いいものをつくっている生産者やメーカーは、ものづくりには際限がないということをよく知っています。彼らは真摯にものづくりに向かう姿勢を常に持ち続けています。
「羽村、おもしろいでしょ?」
現在はスーパーマーケットだけでなく、生花店やレストランも営む福島屋。話題が羽村市のことに移ると、福島さんから地元への愛があふれ出しました。
羽村市は都心からほどよい距離で、自然もたくさん残っている。生活に必要なお店もそろっていて暮らしやすい街です。僕にとっては、なんといっても「地元」という安心感がある。
ここ数年、レストランを開業するなどしてきましたが、根底には「地元に恩返しをしたい」という気持ちがあります。
そのまなざしは、これから羽村市を起点にイノベーションを起こしていこうという若者に向いています。
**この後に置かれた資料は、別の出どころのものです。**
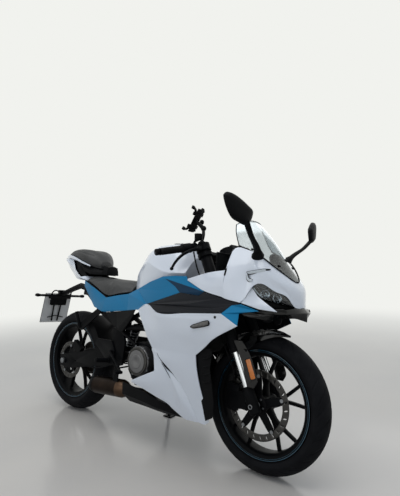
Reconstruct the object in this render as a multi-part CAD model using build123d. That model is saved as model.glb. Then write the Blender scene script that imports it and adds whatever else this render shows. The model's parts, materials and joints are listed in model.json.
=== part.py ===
"""A mid-size sport bike, leaning on its side stand, as separate named pieces.

Everything is modelled upright in the bike's own frame, in millimetres: X forward with x = 0 at the
rear axle, Y to the bike's left, Z up with z = 0 where the upright tyres meet the road.  place() then
leans the finished pieces to the left, sets the tyres on the floor and moves the origin under the
middle of the whole bike.
"""
import math
import os

from build123d import *

# ---------------------------------------------------------------- driving dimensions
WHEELBASE = 1360.0
RAKE = 25.0                  # steering axis from the vertical, degrees
TRAIL = 94.0
LEAN = 6.5                   # parked lean to the left, degrees

FRONT_TYRE_R = 293.0         # 110/70 R17
FRONT_TYRE_W = 110.0
FRONT_CROWN_R = 58.0
REAR_TYRE_R = 300.0          # 140/60 R17
REAR_TYRE_W = 140.0
REAR_CROWN_R = 75.0
BEAD_R = 217.0
FLANGE_R = 228.0
FRONT_RIM_W = 90.0           # over the flanges
REAR_RIM_W = 116.0

FORK_HALF = 98.0             # fork leg from the centre plane
FORK_TUBE_R = 27.0
STANCHION_R = 18.5
FORK_FOOT_R = 25.0
FORK_TOP_S = 762.0           # up the leg from the axle
FORK_TUBE_S = 238.0
FORK_FOOT_S = 80.0
AXLE_R = 10.0
AXLE_BORE_R = 6.0
RUN_CLEARANCE = 0.05         # radial, shaft in bearing
SIDE_GAP = 1.0               # axial, hub to spacer

STEM_R = 13.0
LOW_CLAMP_Z = 700.0          # heights of the clamps on the steering axis
TOP_CLAMP_Z = 912.0
HEAD_LOW_Z = 727.0
HEAD_TOP_Z = 892.0

FRONT_DISC_R = 146.0
REAR_DISC_R = 110.0
DISC_T = 4.5
FRONT_DISC_Y = -62.0
REAR_DISC_Y = -78.0
SPROCKET_R = 92.0
CHAIN_Y = 84.0

PANEL_T = 4.0                # body panels
SEAM = 0.8                   # gap between neighbouring body panels

DRAWN_WHEELBASE = 1360.0     # the tables of body points are drawn at this wheelbase
DRAWN_TANK_FRONT = 968.0     # points ahead of this are carried by the steering head

rake = math.radians(RAKE)
STEER_UP = Vector(-math.sin(rake), 0, math.cos(rake))
STEER_GROUND = Vector(WHEELBASE + TRAIL, 0, 0)
FRONT_AXLE = Vector(WHEELBASE, 0, FRONT_TYRE_R)
REAR_AXLE = Vector(0, 0, REAR_TYRE_R)


# ---------------------------------------------------------------- small tools
def steer_point(height):
    """The point of the steering axis at a height."""
    return STEER_GROUND + STEER_UP * (height / math.cos(rake))


def ahead(x):
    """A drawn x in place: what the steering head carries follows the wheelbase."""
    return x + WHEELBASE - DRAWN_WHEELBASE if x > DRAWN_TANK_FRONT else x


def drawn(point):
    """A drawn (x, z) or (x, y, z) in place."""
    return (ahead(point[0]), *point[1:])


def tri(a, b, c):
    return Face(Wire.make_polygon([a, b, c], close=True))


def closed_solid(faces):
    solid = Solid(Shell(faces))
    return solid if solid.volume > 0 else Solid(Shell([-f for f in faces]))


def grid_faces(grid, flip=False):
    """Two flat triangles for each cell of a grid of points, split along its shorter diagonal."""
    faces = []
    for row, following in zip(grid, grid[1:]):
        for j in range(len(row) - 1):
            a, b, c, d = row[j], row[j + 1], following[j + 1], following[j]
            if (b - d).length < (a - c).length - 1e-6:
                a, b, c, d = b, c, d, a
            for corners in ((a, b, c), (a, c, d)):
                if min((corners[0] - corners[1]).length, (corners[1] - corners[2]).length,
                       (corners[0] - corners[2]).length) > 1e-6:
                    faces.append(tri(*(reversed(corners) if flip else corners)))
    return faces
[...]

僕の背後には全国の生産者がいる。地元の活性化のためなら、ぜひ協力したいと思っています。新しいことを始めるときにはハードルがたくさんあるけれど、ひとつずつクリアしていけばいい。
生産者との直接取引がまだ当たり前ではなかった時代から、道を切り拓いてきた福島さんの言葉には説得力があります。そして、福島さんが30年にわたって築いてきた全国の生産者とのネットワークは、羽村市から新たなイノベーションが生まれる素地のひとつになるのではないでしょうか。
もしピンと来るものがあったら、まずは福島屋での買い物を経験しに行ってみてはいかがでしょう。いつもとはひと味ちがった買い物が刺激となって、新たなアイデアが生まれるかもしれません。